## START

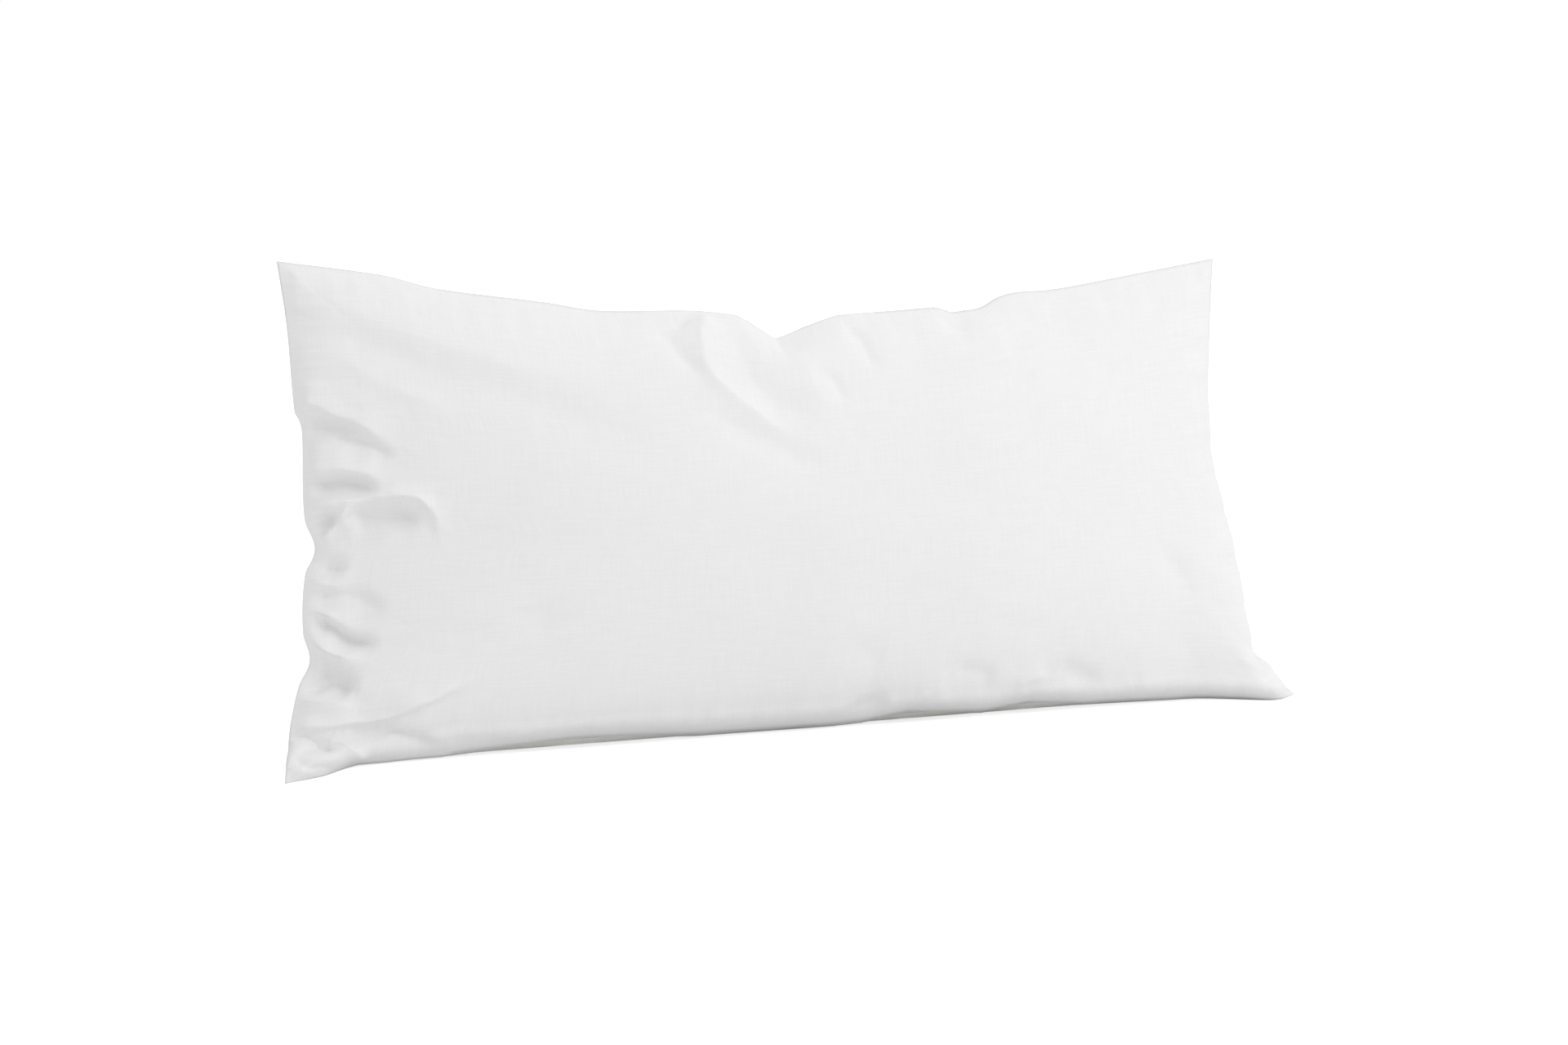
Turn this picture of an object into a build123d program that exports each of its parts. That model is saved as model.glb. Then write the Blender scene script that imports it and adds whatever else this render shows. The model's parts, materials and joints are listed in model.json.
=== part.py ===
"""A bed pillow standing on its long edge: a cotton case with a zip in its left end, an inner pillow and its filling.

Millimetres. +X runs along the pillow, its front faces -Y, and it leans back towards +Y.
All seams lie in one leaning plane through the origin, and the flattened base rests on Z = 0.
Places are given as x along the pillow, h up the seam plane and f in front of that plane.
"""

from build123d import *

import math
import os

os.makedirs("parts", exist_ok=True)

# Overall size and stance
corner_length = 780.0  # from corner to corner along the long seams
corner_height = 376.0  # from corner to corner along the short seams
lean = 15.0  # degrees from upright
side_pinch = 24.0  # how far the middle of a short seam is drawn in
top_sag = 38.0  # how far the middle of the top seam is drawn down

# Stuffed body inside the flat border of the seams
swell = 74.0  # from the blunt edge of the body to its fullest point, front and back alike
edge_half = 5.0  # half the thickness of the body's blunt edge
top_border = 9.0  # flat cloth between the top seam and the body
right_border = 10.0  # flat cloth between the middle of the right seam and the body
widest_at = 0.42  # share of the height at which the body is fullest
front_foot = 0.40  # share of the swell that is left where the front meets the base
back_foot = 0.80
below_floor = 2.0  # how far the uncut body reaches below its base
slice_count = 10  # spaces between the slices that shape the body
height_shares = (0.0, 0.1, 0.22, 0.34, 0.46, 0.6, 0.74, 0.86, 0.95, 1.0)

# Cloth layers, thicker than real cloth so that each is a sound solid
case_wall = 1.5
ticking_wall = 1.2
ticking_gap = 0.6  # between the case and the ticking
filling_gap = 0.5  # between the ticking and the filling
end_share = 1.5  # a layer's inset at its ends and top, as a multiple of its inset in front

# Seams and stitches
case_thread = 0.6
case_seam_inset = 5.0  # from the case's edge to its seam
ticking_thread = 0.5
stitch_length, stitch_width, stitch_thickness = 3.2, 0.5, 0.35
stitch_pitch = 4.0
whip_length, whip_width, whip_thickness = 4.4, 0.6, 0.4
whip_pitch, whip_count = 5.0, 24

# Zip in the left end, behind the front panel's lip
zip_margin = 38.0  # from each corner to the zip
lip_margin = 0.4  # from the middle of the left edge to the turned cloth of the zip
tape_cover = 0.9  # from the back tape's hidden edge to the body
tape_width, tape_thickness = 8.55, 0.5
coil_width, coil_thickness, coil_round = 1.9, 1.8, 0.5
stop_length, stop_thickness = 2.5, 2.2
end_tape = 1.5  # bare tape past a stop
running = 0.3  # clearance round everything that slides
hem_thickness = 1.5  # cloth turned over each side of a tape
hem_lip = 0.5  # cloth round the outer edge of a tape
hem_clearance = 0.45  # between the slider and the turned cloth
window_clearance = 1.0  # from each end of the zip to the cloth beyond it

# Slider and pull tab
slider_length, plate_thickness, rim_width, slider_round = 9.0, 0.9, 0.9, 1.2
post_width, post_length, post_setback = 0.5, 2.5, 1.0
arch_width, arch_bar, arch_span, arch_room = 1.6, 0.8, 5.0, 2.7
pin_radius, pin_room = 0.65, 0.7
pull_thickness, pull_length, pull_neck, pull_end = 0.9, 20.0, 4.2, 6.2
eye_width, eye_length = 2.3, 4.4
pull_hole_radius = 1.1

# Care label on the back, at the foot of the zip
label_length, label_width, label_thickness = 34.0, 24.0, 0.5
label_gap, label_foot = 2.0, 6.0

sine, cosine = math.sin(math.radians(lean)), math.cos(math.radians(lean))
seam_plane = Plane(origin=(0, 0, 0), x_dir=(1, 0, 0), z_dir=(0, -cosine, sine))
half_length = corner_length / 2
waist = half_length - side_pinch  # half the length at mid height

# The zip across its width, from the lip inwards, which also places the body's left end
chain_gap = post_width + 2 * running
chain_half = chain_gap / 2 + coil_width
slider_half = chain_half + running + rim_width
outer_tape_edge = lip_margin + hem_lip - waist
zip_centre = outer_tape_edge + tape_width + chain_gap / 2
inner_tape_edge = zip_centre + chain_gap / 2 + tape_width
front_hem_edge = zip_centre - slider_half - hem_clearance
back_hem_edge = zip_centre + slider_half + hem_clearance
left_end, right_end = -inner_tape_edge - tape_cover, waist - right_border

# The zip along its length
zip_low, zip_high = zip_margin, corner_height - zip_margin
zip_span = (zip_low, zip_high)
coil_low = zip_low + end_tape + stop_length
coil_high = zip_high - end_tape - stop_length
window_span = (zip_low - window_clearance, zip_high + window_clearance)

# The zip from the lip backwards
tape_front_face = -(2 * running + plate_thickness)
tape_back_face = tape_front_face - tape_thickness
coil_back_face = tape_back_face - coil_thickness
hem_back_face = tape_back_face - hem_thickness


def at_seam(x, h, f):
    """The place x along the pillow, h up the seam plane and f in front of it, turned with that plane."""
    return seam_plane.location * Location((x, h, f))


def slab(x_span, h_span, f_span, mode=Mode.ADD):
    """A block between two values of each of x, h and f."""
    middles = [(low + high) / 2 for low, high in (x_span, h_span, f_span)]
    sizes = [high - low for low, high in (x_span, h_span, f_span)]
    with Locations(at_seam(*middles)):
        Box(*sizes, mode=mode)


def seam_height(x):
    """How far up the seam plane the case's top seam is."""
    return corner_height - top_sag * (1 - (x / half_length) ** 2)


def swell_share(share, foot):
    """How much of the swell is reached at a share of the height, with the given share left at the base."""
    if share > widest_at:
        return (1 - ((share - widest_at) / (1 - widest_at)) ** 2) ** 0.75
    closing = widest_at * (1 - foot**2) ** (-1 / 2.2)
    return (1 - ((widest_at - share) / closing) ** 2.2) ** 0.5


def body_ends(inset):
    """The lowest and highest x of a layer that lies inset within the case."""
    return -left_end + end_share * inset, right_end - end_share * inset


def body_slice(x, fullness, inset):
    """One upright slice of a layer, where fullness is from 0 at the ends to 1."""
    edge = edge_half - inset
    top = seam_height(x) - top_border - end_share * inset

    def side(foot, sign):
        depth = edge + swell * fullness * foot
        start = (-below_floor - sign * depth * sine) / cosine
        return [
            (
                start + share * (top - start),
                sign * (edge + swell * fullness * swell_share(share, foot)),
            )
            for share in height_shares
        ]

    front, back = side(front_foot, 1), side(back_foot, -1)
    with BuildSketch(
        Plane(origin=(x, 0, 0), x_dir=(0, sine, cosine), z_dir=(1, 0, 0))
    ) as outline:
        with BuildLine():
            Spline(*front)
            Line(front[-1], back[-1])
            Spline(*reversed(back))
            Line(back[0], front[0])
        make_face()
    return outline.sketch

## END

Starting at the first line of the data above, please restate word for word every line up to and including the one that holds "and its filling.", and add nothing else.

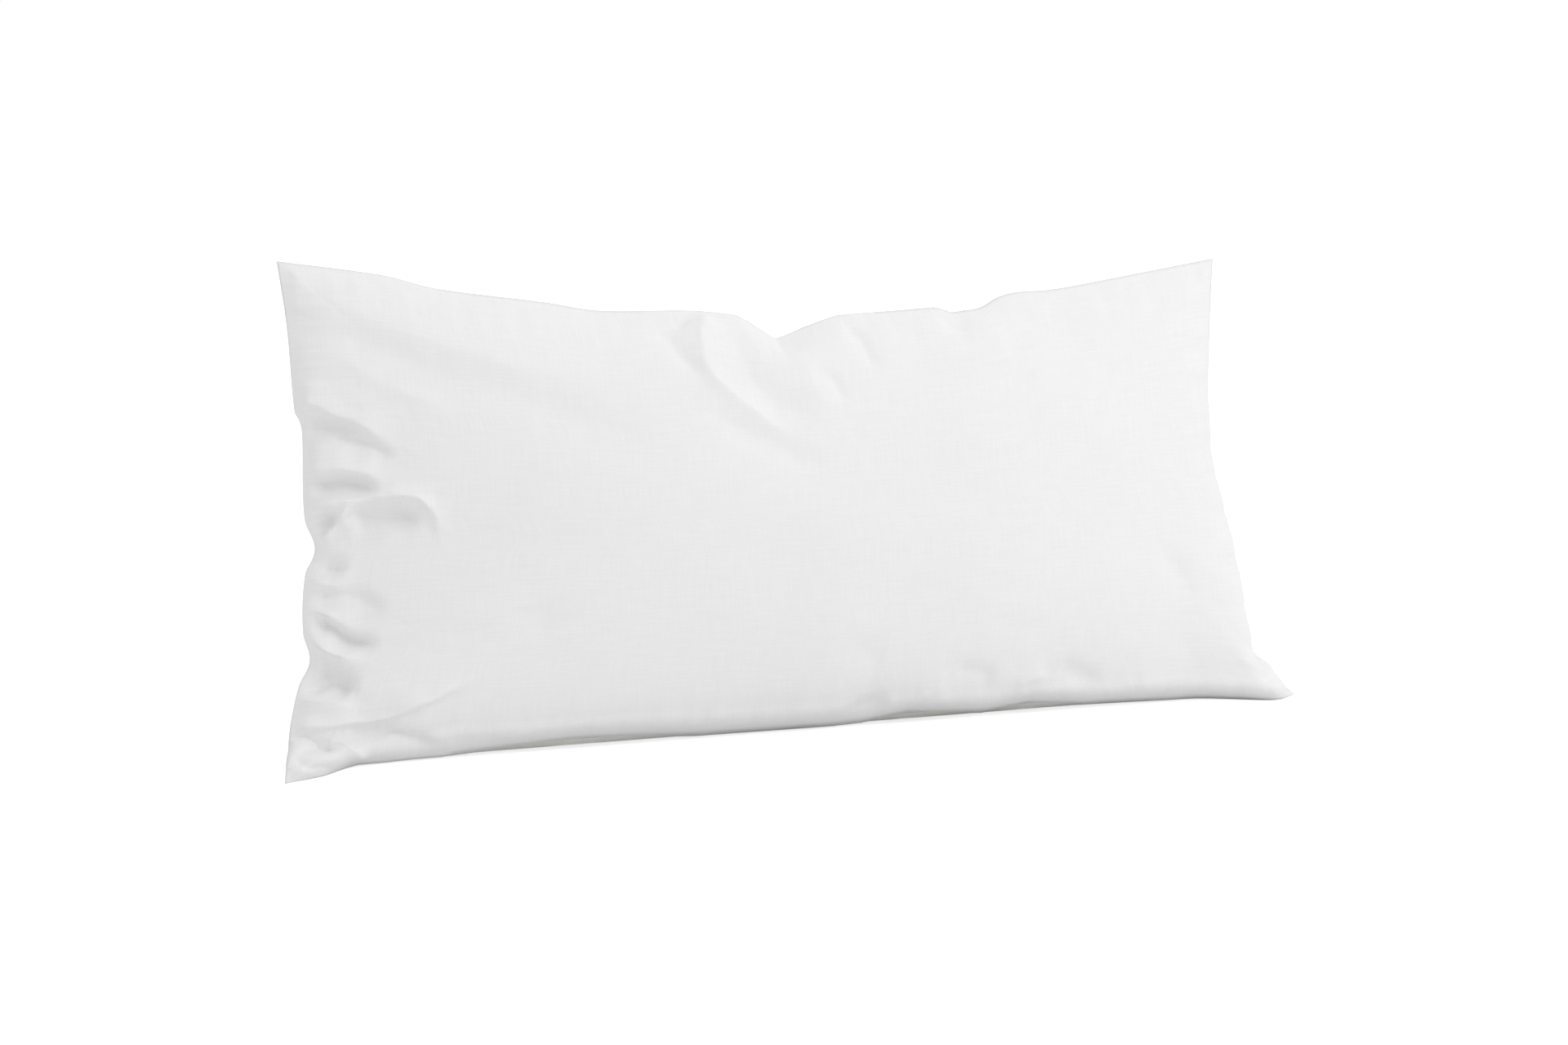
Turn this picture of an object into a build123d program that exports each of its parts. That model is saved as model.glb. Then write the Blender scene script that imports it and adds whatever else this render shows. The model's parts, materials and joints are listed in model.json.
=== part.py ===
"""A bed pillow standing on its long edge: a cotton case with a zip in its left end, an inner pillow and its filling.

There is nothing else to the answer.